Small Modular Reactors (SMRs)
The primary near-term technology is the small modular reactor, or SMR. Unlike traditional, large-scale nuclear plants that are custom-built on-site and can take over a decade to construct, SMRs are designed to be manufactured in a factory setting and assembled on-location. This approach promises to reduce costs, shorten construction timelines, and improve safety through standardized, passive cooling systems. An SMR can typically generate up to 300 megawatts of electric power, sufficient to run a large data center complex or a small city. Their smaller footprint also allows for greater siting flexibility, including the potential for co-location directly with the industrial facilities or data centers they are intended to power, which would drastically reduce energy losses from long-distance transmission.
The Long-Term Bet on Fusion
The collaboration also supports research into nuclear fusion, the process that powers the sun. Fusion involves forcing atomic nuclei together to release massive amounts of energy. If commercialized, it could offer a virtually limitless source of clean power with no long-lived radioactive waste. While significant scientific breakthroughs have occurred, including achieving net energy gain in laboratory experiments, commercially viable fusion power is still believed to be decades away. The inclusion of fusion in the strategic plan signals a long-term vision, acknowledging that today’s investments are necessary to unlock the energy sources required for the even more advanced artificial intelligence of the future.
Industry Moves to Secure Nuclear Power
Beyond government agreements, the tech industry is already taking concrete steps to link its future to nuclear energy. In a landmark deal, Microsoft has partnered with energy provider Constellation to power one of its Virginia data centers with a direct supply of nuclear energy. The agreement aims to provide the facility with a constant stream of carbon-free electricity to help Microsoft meet its goal of running on 100% zero-emission energy by 2030. This move is seen as a blueprint for how tech companies can secure the reliable baseload power their operations demand without contributing to carbon emissions.
Meanwhile, prominent figures in the AI world are investing heavily in the next generation of nuclear technology. Sam Altman, the CEO of OpenAI, has personally invested hundreds of millions of dollars into Helion, a private company pursuing a unique approach to nuclear fusion. These private-sector actions demonstrate a growing consensus that the future of computing is inextricably linked to the future of nuclear energy, validating the strategic direction of the US-UK partnership.

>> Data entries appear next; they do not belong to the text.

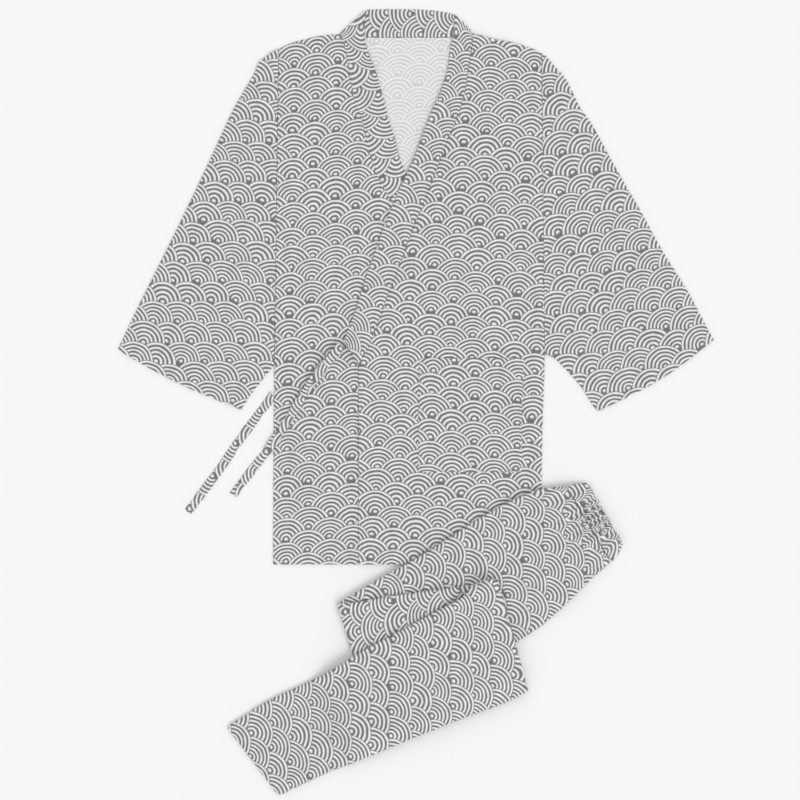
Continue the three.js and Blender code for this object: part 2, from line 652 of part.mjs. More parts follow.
const set = new THREE.Group();
set.add(
  backPanel(),
  underFront(),
  overFront(),
  sleeve('jacket_right_sleeve', RIGHT_SLEEVE),
  sleeve('jacket_left_sleeve', LEFT_SLEEVE),
  collarBand(),
  pocket(),
  tie('jacket_front_tie', FRONT_TIE),
  tie('jacket_side_tie', SIDE_TIE),
  waistband(),
  outerLeg(),
  innerLeg(),
);
const centre = new THREE.Box3().setFromObject(set).getCenter(new THREE.Vector3());
set.position.set(-centre.x, -centre.y, 0);

export default set;
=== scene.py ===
"""Looks of a jinbei set laid flat: a wrap jacket with wide open sleeves, and its folded trousers.

Every table is in millimetres in the jacket's own frame: the origin is on the surface below the middle
of the hem, +X is towards the wearer's left, +Y towards the collar and +Z up. Placement turns those
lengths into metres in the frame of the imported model.
"""

import logging
import math
from collections.abc import Callable
from dataclasses import dataclass, field
from enum import Enum

import bpy
import numpy as np
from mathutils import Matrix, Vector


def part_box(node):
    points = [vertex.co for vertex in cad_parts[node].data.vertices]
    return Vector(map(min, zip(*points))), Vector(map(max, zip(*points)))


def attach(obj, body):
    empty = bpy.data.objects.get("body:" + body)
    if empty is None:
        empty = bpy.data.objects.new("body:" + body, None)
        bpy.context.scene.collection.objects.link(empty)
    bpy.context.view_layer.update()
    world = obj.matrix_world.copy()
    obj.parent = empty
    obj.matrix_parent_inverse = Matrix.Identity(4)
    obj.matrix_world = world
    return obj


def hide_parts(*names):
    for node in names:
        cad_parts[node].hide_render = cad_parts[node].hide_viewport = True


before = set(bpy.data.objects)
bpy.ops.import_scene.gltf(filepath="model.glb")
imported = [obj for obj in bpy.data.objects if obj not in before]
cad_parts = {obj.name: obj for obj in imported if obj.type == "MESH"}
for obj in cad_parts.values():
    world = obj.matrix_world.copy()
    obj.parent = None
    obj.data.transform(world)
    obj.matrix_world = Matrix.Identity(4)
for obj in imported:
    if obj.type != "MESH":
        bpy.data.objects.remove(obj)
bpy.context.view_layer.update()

Array = np.ndarray
Object = bpy.types.Object
Row = tuple[float, ...]
Curve = Callable[[Array], Array]

log = logging.getLogger("jinbei")

# Thickness of the cloth here and in the solids, and the gap that the solids leave at a seam
MM = 0.001
CLOTH = 0.8
CAD_CLOTH = 1.2
SEAM = 0.3

# Distance between points of the cloth, on the flat, in a fold and just inside an edge
GRID = 4.0
FOLD_GRID = 1.3
EDGE_PAIR = 1.2

# Steps round the cloth's rounded rim, and round a quarter of a folded edge
RIM_STEPS = 4
FOLD_STEPS = 4
UP = np.array([0.0, 0.0, 1.0])


class Face(Enum):
    """Which side of the cloth lies along a layer's own upward or outward direction."""

    PRINTED = 0
    REVERSE = 1


class Slot(Enum):
    """Two names for cloth finishes."""

    CLOTH = "printed_cotton"
    BAND = "printed_cotton_band"


# ---------------------------------------------------------------------------------------------
# Curves, tables and soft creases
# ---------------------------------------------------------------------------------------------


def smooth(at: Array) -> Array:
    """A soft step from 0 to 1 as at goes from 0 to 1."""
    held = np.clip(at, 0.0, 1.0)
    return held * held * (3.0 - 2.0 * held)


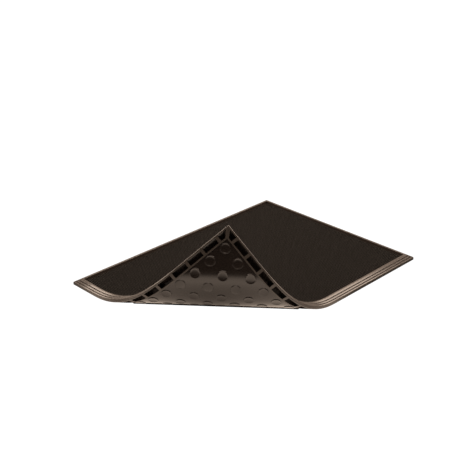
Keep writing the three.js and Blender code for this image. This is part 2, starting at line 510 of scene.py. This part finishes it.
def arrayed(mesh, name, columns, rows, pitch):
    """A joined mesh of columns by rows of copies."""
    source = add_object(name, mesh)
    for count, offset in ((columns, (pitch, 0, 0)), (rows, (0, pitch, 0))):
        array = source.modifiers.new("array", "ARRAY")
        array.count = count
        array.use_relative_offset = False
        array.use_constant_offset = True
        array.constant_offset_displace = offset
    bpy.context.view_layer.update()
    shown = source.evaluated_get(bpy.context.evaluated_depsgraph_get())
    joined = bpy.data.meshes.new_from_object(shown)
    bpy.data.objects.remove(source)
    return joined


def rubber_fingers(rubber):
    """Short tapered fingers on a square grid, in bands so that no piece gets too heavy."""
    columns = int((LENGTH - 2 * FINGER_MARGIN) // FINGER_PITCH) + 1
    rows = int((WIDTH - 2 * FINGER_MARGIN) // FINGER_PITCH) + 1
    first_x = -(columns - 1) * FINGER_PITCH / 2
    first_y = -(rows - 1) * FINGER_PITCH / 2
    done = 0
    for band in range(FINGER_BANDS):
        count = (rows - done) // (FINGER_BANDS - band)
        bm = bmesh.new()
        bmesh.ops.create_cone(
            bm,
            cap_ends=True,
            segments=FINGER_SIDES,
            radius1=FINGER_FOOT,
            radius2=FINGER_TIP,
            depth=FINGER_HEIGHT,
        )
        base = [f for f in bm.faces if f.normal.z < -0.9]
        bmesh.ops.delete(bm, geom=base, context="FACES_ONLY")
        tip = [f for f in bm.faces if f.normal.z > 0.9]
        bmesh.ops.inset_region(bm, faces=tip, thickness=FINGER_EDGE, depth=FINGER_CROWN)
        for face in bm.faces:
            face.smooth = True
        middle_height = FLOOR_TOP + FINGER_HEIGHT / 2 - FINGER_SUNK
        start = (first_x, first_y + done * FINGER_PITCH, middle_height)
        bmesh.ops.translate(bm, vec=Vector(start), verts=bm.verts[:])
        mesh = mesh_of(bm, "finger")
        joined = arrayed(mesh, "finger", columns, count, FINGER_PITCH)
        curl_mesh(joined)
        finish_piece(joined, f"rubber_fingers_{band + 1}", [rubber])
        done += count


# Camera, floor and light

CAMERA_PLACE = Vector((-1.7710, -1.7349, 1.33245))
CAMERA_HEADING = Vector((0.7027, 0.7115, 0))
CAMERA_PITCH = math.radians(25.91)
CAMERA_ROLL = math.radians(0.47)
CAMERA_LENS = 73.5

# The studio's light is warm, but the floor and the background are burnt out to white
LIGHT = "#ffe7d2"

# Sheets of the stage, in metres under the mat's rest, and how far the dark one, a painted shadow,
# reaches
FLOOR_SIZE = 20
FLOOR_LEVEL = -0.0003
SHADE_LEVEL = -0.00015
SHADE_INSET = 53
SHADE_REACH = 50

# Where the floor's painted shade lies: the middle of the crease, and the reach along the roll's heading
# and across
CREASE_MIDDLE = (-0.176, -0.036, 0)
DIM_REACH = (0.49, 0.42, 1)
RING_MIDDLE = 0.02


def add_camera():
    data = bpy.data.cameras.new("camera")
    data.lens = CAMERA_LENS
    data.sensor_width = 36
    data.clip_start = 0.05
    camera = add_object("camera", data)
    bpy.context.scene.camera = camera
    level = CAMERA_HEADING.normalized()
    ahead = level * math.cos(CAMERA_PITCH) - Vector((0, 0, math.sin(CAMERA_PITCH)))
    right = ahead.cross(Vector((0, 0, 1))).normalized()
    up = right.cross(ahead)
    right, up = (
        right * math.cos(CAMERA_ROLL) - up * math.sin(CAMERA_ROLL),
        up * math.cos(CAMERA_ROLL) + right * math.sin(CAMERA_ROLL),
    )
    turn = Matrix((right, up, -ahead)).transposed()
    camera.matrix_world = Matrix.Translation(CAMERA_PLACE) @ turn.to_4x4()


def add_sheet(name, bm, level, material):
    """A flat sheet of the stage."""
    bmesh.ops.translate(bm, vec=Vector((0, 0, level)), verts=bm.verts[:])
    mesh = mesh_of(bm, name)
    mesh.materials.append(material)
    return add_object(name, mesh)


def add_floor():
    """A floor that looks even white, but for every other ray is painted dimmer near where the mat rests:
    painted shade that the rubber mirrors.
    """
    bm = bmesh.new()
    bmesh.ops.create_grid(bm, x_segments=1, y_segments=1, size=FLOOR_SIZE)
    material, tree = new_material("white studio floor")
    place = add(tree, "ShaderNodeTexCoord").outputs["Object"]
    # Measured from the middle of the crease, along the roll's heading and across it
    from_crease = add(
        tree,
        "ShaderNodeMapping",
        {
            "Vector": place,
            "Location": CREASE_MIDDLE,
            "Rotation": (0, 0, HEADING),
            "Scale": DIM_REACH,
        },
        vector_type="TEXTURE",
    ).outputs[0]
    distance = add(tree, "ShaderNodeVectorMath", {0: from_crease}, operation="LENGTH")
    along = add(tree, "ShaderNodeSeparateXYZ", {"Vector": from_crease}).outputs["X"]
    near = remap(tree, distance.outputs["Value"], 0, 1, 0.02, 2.4)
    far = remap(tree, along, -2.4, -1.05, 0.1, 1.8)
    open_floor = reckon(tree, "MINIMUM", near, far)
    # Dimmer close round the mat's sides, which the upright outer wall mirrors
    folded = add(tree, "ShaderNodeVectorMath", {0: place}, operation="ABSOLUTE")
    half_sizes = (LENGTH / 2 * METRES, WIDTH / 2 * METRES, 0)
    beyond = add(
        tree, "ShaderNodeVectorMath", {0: folded.outputs[0], 1: half_sizes}, operation="SUBTRACT"
    )
    sides = add(tree, "ShaderNodeSeparateXYZ", {"Vector": beyond.outputs[0]})
    outside = reckon(tree, "MAXIMUM", sides.outputs["X"], sides.outputs["Y"])
    ring = reckon(tree, "ABSOLUTE", reckon(tree, "ADD", outside, -RING_MIDDLE))
    beside = remap(tree, ring, 0.02, 0.1, 0.2, 1)
    # In front of the crease the floor stays bright, as the turned-up corner mirrors it
    front = remap(tree, along, -0.05, 0.15, 1, 0)
    level = reckon(tree, "MULTIPLY", open_floor, reckon(tree, "MAXIMUM", beside, front))
    light_up(tree, "ShaderNodeEmission", "ShaderNodeOutputMaterial", level, 1.1)
    floor = add_sheet("floor", bm, FLOOR_LEVEL, material)


def add_shade():
    """A dark sheet painted as the mat's shadow on the floor, up to where the turned-up corner leaves the
    ground.
    """
    bm = bmesh.new()
    bmesh.ops.create_grid(bm, x_segments=1, y_segments=1, size=1)
    sides = (LENGTH / 2 - SHADE_INSET, WIDTH / 2 - SHADE_INSET, 1)
    bmesh.ops.scale(bm, vec=Vector(sides), verts=bm.verts[:])
    crease = FLAT_CORNER + SQUARE * (CURL_START - SHADE_REACH)
    geometry = bm.verts[:] + bm.edges[:] + bm.faces[:]
    bmesh.ops.bisect_plane(bm, geom=geometry, plane_co=crease, plane_no=SQUARE, clear_inner=True)
    bmesh.ops.scale(bm, vec=Vector((METRES, METRES, METRES)), verts=bm.verts[:])
    material, tree = new_material("floor in the mat's shade")
    paint = add(tree, "ShaderNodeBsdfDiffuse", {"Color": linear("#1c1815")})
    add(tree, "ShaderNodeOutputMaterial", {"Surface": paint.outputs[0]})
    shade = add_sheet("shade", bm, SHADE_LEVEL, material)


def add_softbox(name, place, target, size, radiance):
    data = bpy.data.lights.new(name, "AREA")
    data.shape = "SQUARE"
    data.size = size
    data.energy = radiance * math.pi * size * size
    data.color = linear(LIGHT)[:3]
    light = add_object(name, data)
    aim = (Vector(target) - Vector(place)).to_track_quat("-Z", "Y")
    light.matrix_world = Matrix.Translation(place) @ aim.to_matrix().to_4x4()
    light.visible_camera = False


def add_world():
    """White behind the mat, darker towards the viewer's side, which the glossy underside mirrors."""
    world = bpy.data.worlds.new("studio")
    bpy.context.scene.world = world
    world.use_nodes = True
    tree = world.node_tree
    tree.nodes.clear()
    ray = add(tree, "ShaderNodeTexCoord").outputs["Generated"]
    towards_back = add(
        tree,
        "ShaderNodeVectorMath",
        {0: ray, 1: (0.7, 0.7, 0)},
        operation="DOT_PRODUCT",
    )
    side = remap(tree, towards_back.outputs["Value"], -0.5, 0.5, 0.05, 1)
    steep = add(tree, "ShaderNodeSeparateXYZ", {"Vector": ray})
    low = remap(tree, steep.outputs["Z"], 0.35, 0.65, 0.5, 1.1)
    level = reckon(tree, "MULTIPLY", side, low)
    light_up(tree, "ShaderNodeBackground", "ShaderNodeOutputWorld", level, 1.2)


top_rubber = moulded_rubber("moulded black rubber", "#28221e", "#2e2723", 0.36, 0.04, 0.35)
under_rubber = moulded_rubber("smooth moulded rubber", "#1c1816", "#231e1c", 0.2, 0.03, 0.08)
# The fingers and the bath's floor are painted darker than the border's top, as painted shade among the
# fingers; their rougher, duller finish is their own
shaded_finger_rubber = moulded_rubber("moulded rubber fingers painted darker", "#12100e", "#161412", 0.58, 0.05, 0.2, 0.12)
# Rougher rubber for the ribs' bottom faces, its colour painted lighter than the top's as painted light
painted_lit_rib_rubber = moulded_rubber("rough rubber ribs painted lighter", "#312c28", "#38322d", 0.5, 0.05, 0.3)

mat_body(top_rubber, under_rubber, shaded_finger_rubber, painted_lit_rib_rubber)
suction_cups(under_rubber)
moulding_mark(under_rubber)
rubber_fingers(shaded_finger_rubber)

add_camera()
add_floor()
add_shade()
add_softbox("overhead softbox", (0.9, 0.9, 3.0), (0.9, 0.9, 0), 5, 2.4)
add_softbox("right softbox", (3.1, -0.8, 2.75), (0.2, -0.3, 0), 2.6, 8)
add_softbox("left softbox", (-0.9, 3.1, 2.75), (-0.3, 0.25, 0), 2.6, 8)
add_world()
bpy.context.scene.view_settings.view_transform = "Standard"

Obstacles on the Path Forward
Despite the strong momentum, the path to a nuclear-powered AI future is laden with challenges. The deployment of SMRs faces significant regulatory hurdles in both the US and the UK, as safety and licensing frameworks designed for large, conventional reactors must be adapted for these new designs. Public perception and the unresolved political issue of permanent storage for high-level nuclear waste also remain significant obstacles.
Furthermore, the economics of SMRs are not yet fully proven. While the modular construction approach is designed to lower costs, the first-of-a-kind projects are expected to be expensive, and it remains to be seen if they can compete on price with other clean energy sources like solar and wind, especially when paired with battery storage. For fusion, the challenges are even more fundamental, centered on solving immense scientific and engineering problems to achieve a sustained and controllable reaction that can be harnessed for practical power generation. This transatlantic alliance aims to pool resources and expertise to systematically address these technical, regulatory, and financial barriers.